Parce que la maison est un abri, un lieu intime, parfois un miroir, mais aussi un lieu d’inspiration et de ressources, aujourd’hui je vous emmène dans la Case de Rémi Richart. 

Rémi a rénové en famille une maison qu’ils ont souhaitée la plus résiliente possible. 

Énergie, eau, alimentation, assainissement, tous les aspects de l’habitat sont pensés pour viser l’autonomie et la durabilité. 

Sensible aux enjeux environnementaux et aux crises sociétales actuelles, ils expérimentent ainsi une autre façon d’habiter, où l’apprentissage, la coopération et l’adaptabilité sont au centre de leur approche.

Rémi partage comment cette aventure a démarré, comment ils ont choisi leur lieu de vie et quels travaux ils ont menés sur cette ferme vieille de 200 ans pour la rendre confortable et résiliente. 

Merci à Rémi pour cette belle discussion.

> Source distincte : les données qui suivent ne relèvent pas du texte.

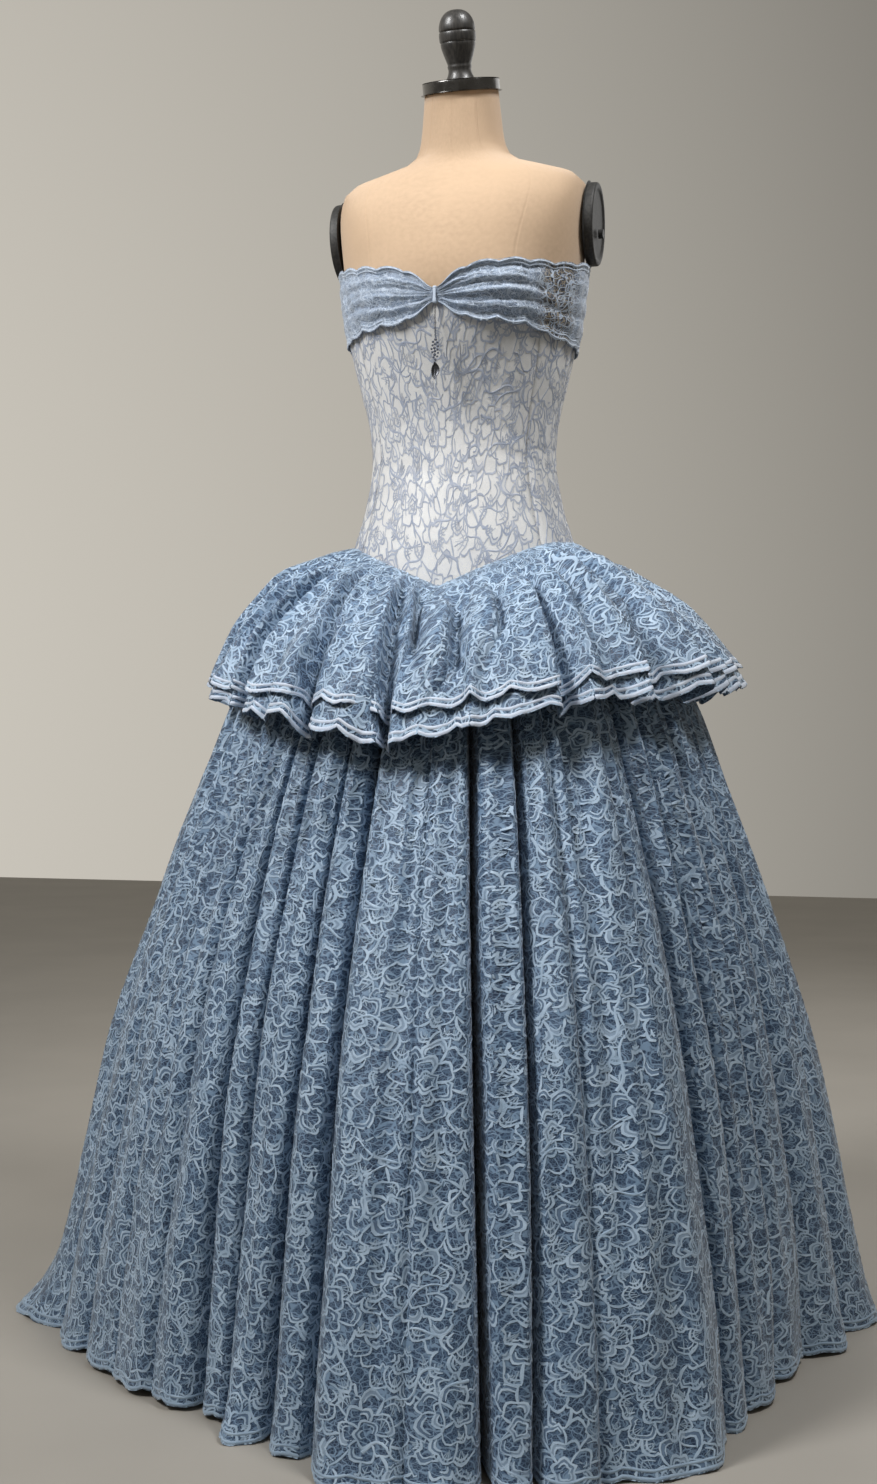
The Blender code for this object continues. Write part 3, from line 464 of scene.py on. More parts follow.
NECK_FRAME = (Matrix.Translation((0.0, NECK_CENTRE_Y, NECK_TOP))
              @ Matrix.Rotation(math.atan(NECK_LEAN), 4, "X"))
FITTING_GAP = 0.0003
CAP_HEIGHT = 0.0140
PLATE_CENTRE = (0.1547, 0.0150, 1.3420)
PLATE_HALF_DEPTH = 0.0430
PLATE_HALF_HEIGHT = 0.0500
PLATE_TILT = 2.0
EBONY = (0.020, 0.019, 0.018)
EBONY_STREAK = (0.045, 0.041, 0.037)
GUNMETAL = (0.16, 0.155, 0.15)
PLATE_BLACK, PLATE_PIT = (0.020, 0.020, 0.020), (0.045, 0.043, 0.040)
BARE_STEEL, STEEL_SCUFF = (0.42, 0.42, 0.43), (0.25, 0.25, 0.26)
BLUED_STEEL, FILED_STEEL = (0.035, 0.035, 0.037), (0.060, 0.058, 0.055)


def turned_piece(name, profile, smooth_steps, scale, place, finish, slot):
    """A piece turned on a lathe from a profile of radius and height."""
    last = profile[-1][0]
    outline = read_rows(profile, np.linspace(0.0, last, int(last * smooth_steps) + 1))
    turns = np.linspace(0.0, 2 * math.pi, TURNED_STEPS, endpoint=False)
    radii, heights = outline[:, 0, None], outline[:, 1, None]
    points = np.stack(np.broadcast_arrays(
        radii * scale[0] * np.cos(turns), radii * scale[1] * np.sin(turns), heights), axis=-1)
    faces = grid_faces(len(outline), TURNED_STEPS, closed=True)
    piece = new_piece(name, points, faces, [finish], slot)
    piece.matrix_world = place
    piece.data.set_sharp_from_angle(angle=math.radians(50))
    return piece


ebony, tree, shader = new_finish("ebonised_wood", EBONY, 0.42, {"Coat Weight": 0.15})
grain = add_node(tree, "ShaderNodeMapping",
                 {"Vector": object_place(tree), "Scale": (1.0, 1.0, 0.12)})
streaks = mottled(tree, grain.outputs[0], 0.0022, 0.4, 0.65, 6.0)
paint(tree, shader, streaks, EBONY, EBONY_STREAK)
emboss(tree, shader, streaks, 0.35)

gunmetal, tree, shader = new_finish("polished_cap_metal", GUNMETAL, 0.22, {"Metallic": 1.0})
smears = mottled(tree, object_place(tree), 0.012)
rubbed = add_node(tree, "ShaderNodeMapRange", {"Value": smears, "To Min": 0.17, "To Max": 0.34})
tree.links.new(rubbed.outputs[0], shader.inputs["Roughness"])

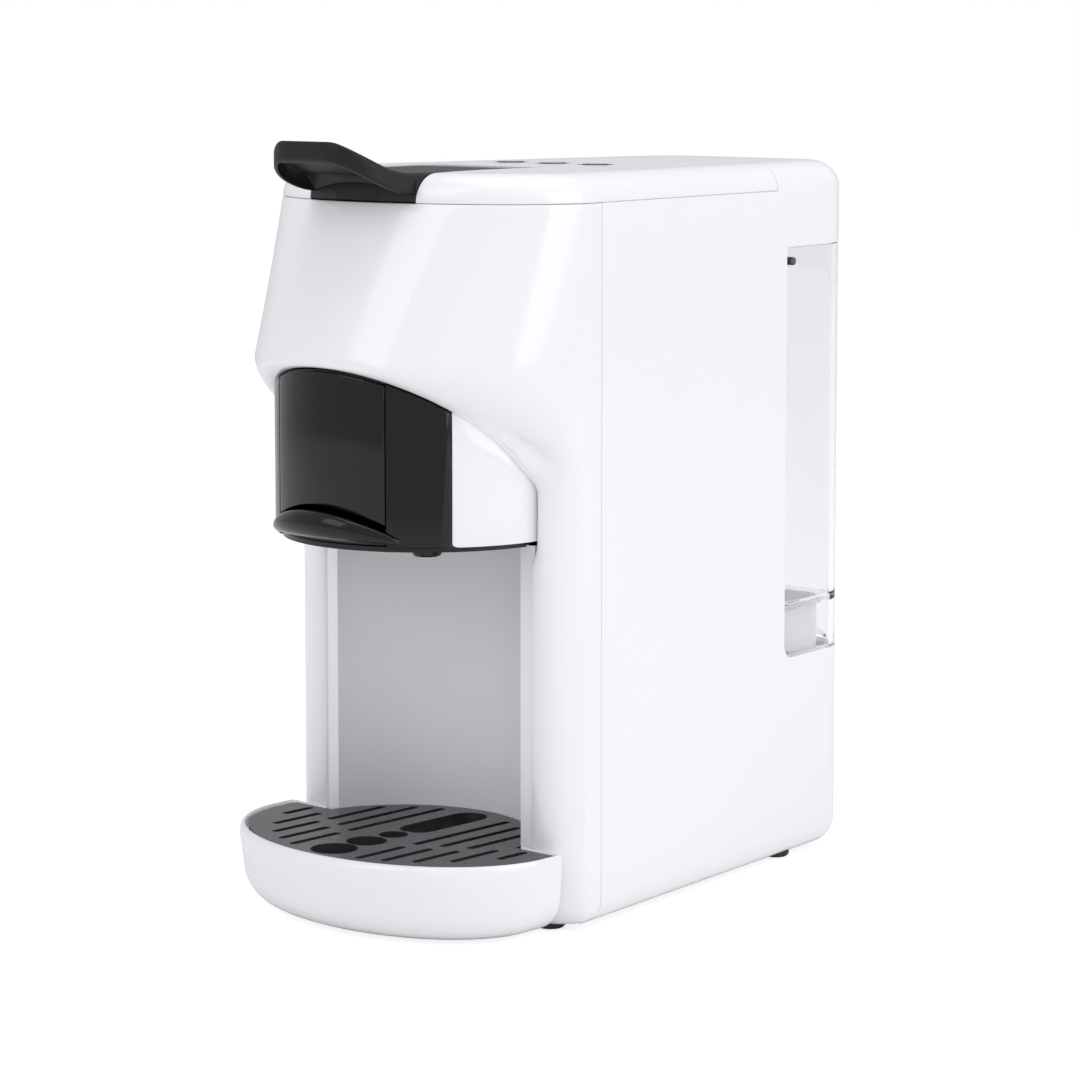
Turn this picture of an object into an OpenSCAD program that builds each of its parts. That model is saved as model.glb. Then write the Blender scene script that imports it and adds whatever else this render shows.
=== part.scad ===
// Pod coffee machine: a drawer-fed pod brewer with a lever on top, a round-backed
// cup niche, a boat-shaped drip tray and a clear water tank across its back.
//
// Millimetres, +Z up, +Y towards the back. The modules are drawn about the side seam,
// the vertical joint of front and rear shell, and placed() moves them so that the
// origin is the middle of the footprint on the table.

/* [Body] */
// Width across the front shell
body_w = 142; // [130:1:160]
// How far each side lies inside the full width at the side seam
seam_in = 1; // [0.5:0.5:2]
// Angle at which the sides close in towards the back
side_angle = 6.98; // [5.5:0.02:8]
// Distance from the side seam to the back
rear_depth = 175.6; // [150:0.2:210]
// Plan radius of the rear corners
rear_corner_r = 20; // [12:1:30]
// Height of the shells' lower edge above the table
base_z = 2; // [2:0.5:8]
// Height of the seam under the top cover
seam_z = 262.5; // [255:0.5:280]
// Height of the cover's rounded edge
cover_edge_r = 10.5; // [8:0.5:14]
// Extra height of the cover's middle
crown_h = 0.5; // [0.5:0.5:3]
// Wall of the moulded shells
wall = 2.5; // [2:0.1:3]
// Distance from the side seam back to the cover's rear seam
cover_reach = 118; // [100:1:120]

/* [Head] */
// Distance from the side seam forward to the head front at the cover seam
head_top_reach = 54; // [48:1:58]
// Distance from the side seam forward to the head's foremost line
head_reach = 77.3; // [72:0.1:79]
// Height of the head's foremost line
bulge_z = 204.5; // [195:0.5:215]
// Half-ellipse centre of the head plan, ahead of the side seam
plan_shift = 8; // [5:1:10]

/* [Cup niche] */
// Width of the arch at its springing
arch_w = 111; // [108:1:114]
// Height of the arch's crown
arch_top_z = 204; // [195:0.5:208]
// Height where the arch's sides become upright
arch_spring_z = 150; // [143:1:160]
// Radius of the niche's round back
niche_r = 49.5; // [46:0.5:51]
// Centre of the niche's round back, ahead of the side seam
niche_shift = 33.5; // [28:0.5:38]
// Width between the two legs
leg_gap = 105.2; // [103:0.2:108]
// Thickness of the niche liner
liner_t = 1.6; // [1.2:0.1:2.4]
// Distance from the side seam forward to the front of the legs
leg_reach = 21; // [18:0.5:24]
// Plan radius of the legs' outer corners
leg_corner_r = 15; // [10:1:15]

/* [Inner head] */
// Radius of the white skirt round the pod drawer
skirt_r = 54; // [52:0.5:55]
// Axis of the brewing group, ahead of the side seam
brew_shift = 18; // [16:0.5:20]
// Height of the skirt's lower edge
skirt_z = 141.5; // [136:0.5:146]
// Width of the dark front panel
bezel_w = 88; // [80:1:92]
// Thickness of the dark front panel
bezel_t = 1.6; // [1.2:0.1:2]
// Thickness of the spout plate
spout_plate_t = 1.8; // [1.4:0.1:2.4]
// Diameter of the spout
spout_d = 10.7; // [8:0.1:14]
// Length of the spout under its plate
spout_len = 8.8; // [6:0.1:14]

/* [Pod drawer] */
// Width of the drawer's front
drawer_w = 53; // [48:1:56]
// Height of the drawer's front above the skirt's lower edge
drawer_front_h = 57.5; // [50:0.5:58.5]
// Height of the drawer's body
drawer_h = 34; // [30:1:38]
// Inner radius of the pod cup
cup_r = 15.5; // [14:0.5:17]
// Depth of the pod cup
cup_depth = 27; // [22:1:29]
// Thickness of the drawer's finger lip
lip_t = 3.2; // [2.4:0.2:4]

/* [Lever] */
// Width of the lever
lever_w = 53; // [46:1:58]
// Height of the paddle's tip above the table
paddle_z = 285.6; // [280:0.2:292]
// Distance from the side seam forward to the paddle's tip
paddle_reach = 79.5; // [70:0.5:82]
// Thickness of the paddle's rim
paddle_t = 7.7; // [5:0.1:9]
// Radius of the hinge barrel at the lever's back
barrel_r = 6.5; // [6:0.5:7]
// Lever hinge axis, behind the side seam
hinge_shift = 7; // [3:0.5:9]
// Diameter of the hinge pin
pin_d = 4; // [3:0.5:4]
// Largest radius of the cam that presses the brewing head down
cam_r = 22; // [20:0.5:24]
// How far the cam draws back from the brewing head when the lever stands open
piston_lift = 8; // [6:0.5:10]
// Opening angle of the lever
lever_open = 70; // [50:1:70]

/* [Buttons] */
// Diameter of the buttons
button_d = 11; // [9:0.5:13]
// Distance between the buttons
button_pitch = 21.6; // [18:0.2:24]
// Distance from the side seam back to the buttons
button_shift = 51; // [44:1:60]

/* [Water tank] */
// Distance from the side seam back to the tank's front
tank_front = 125; // [120:1:135]
// Height of the tank bay's floor
bay_z = 80; // [70:1:90]
// Height of the tank bay
bay_h = 161; // [140:1:168]
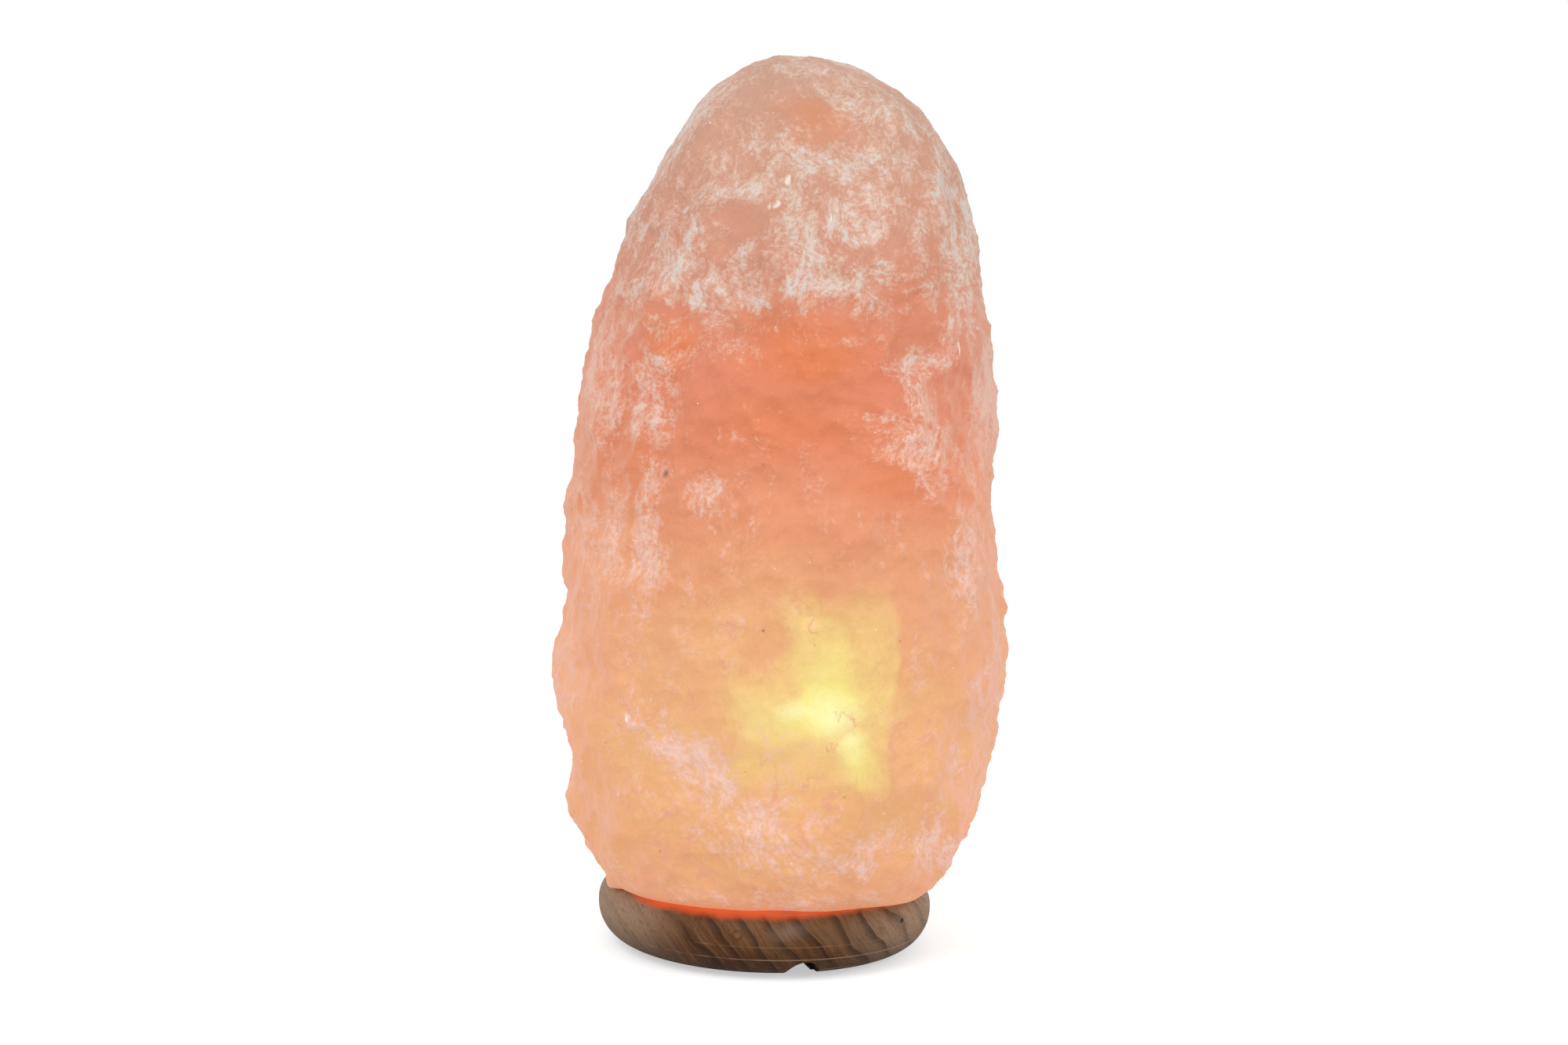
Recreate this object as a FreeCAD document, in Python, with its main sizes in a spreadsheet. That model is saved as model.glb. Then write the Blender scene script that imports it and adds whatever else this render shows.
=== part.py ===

Je vous souhaite un très bon épisode !

Notes de l’épisode

Pour contacter Rémi : 

Les ressources mentionnées par Rémi : 

Maison résiliente et autonome – Rémi Richart

Introduction : de la prise de conscience à l’action

  • Rémi Richart a rénové en famille une ferme de 200 ans dans le Cantal avec un objectif clair : tendre vers une maison résiliente et, lorsque c’est pertinent, une maison autonome.

  • Contexte : inquiétudes climatiques et sociétales, volonté d’émancipation (moins dépendre des systèmes centralisés), recherche d’apprentissages concrets et de coopération locale.

  • Démarche : partir de ses besoins réels, réduire la demande, puis outiller la maison pour basculer facilement entre réseaux publics et systèmes autonomes (électricité, eau, assainissement, chaleur, alimentation).


1) Clarifier les termes : autarcie, autonomie, résilience, adaptabilité

1.1 Autarcie

  • Réflexe de repli sur soi : « tout faire seul, pour soi ».

  • Peu durable et irréaliste : compétences et ressources trop nombreuses, charge trop lourde.

1.2 Maison autonome (autonomie)

  • Recherche d’une capacité à produire/assurer soi-même une partie de ses besoins.

  • Inclut la coopération (échanges de savoir-faire, mutualisations locales).

  • Limites : coûts et compétences élevés, dispersion des efforts si l’on vise « tout, tout de suite ».

1.3 Maison résiliente

  • Cible pragmatique : tendre vers l’autonomie là où c’est pertinent et selon ses moyens.

  • Stratégie : réduire la dépendance au système tout en restant connecté (double ou triple systèmes).

  • Outil clé : stress tests (couper un mois le réseau, mesurer, apprendre, ajuster).

1.4 Adaptabilité (la « compétence n°1 »)

  • Plutôt que d’accumuler du matériel « au cas où », s’entraîner à s’adapter à l’inconnu.

  • Pilier éducatif pour la maison résiliente : développer souplesse, polyvalence, esprit d’apprentissage.


2) Choisir le lieu et le bâti : pourquoi une ferme ancienne ?

2.1 Raisons du choix

  • Cartographie des risques (pollution, stress hydrique) et ancrage familial → choix du Cantal.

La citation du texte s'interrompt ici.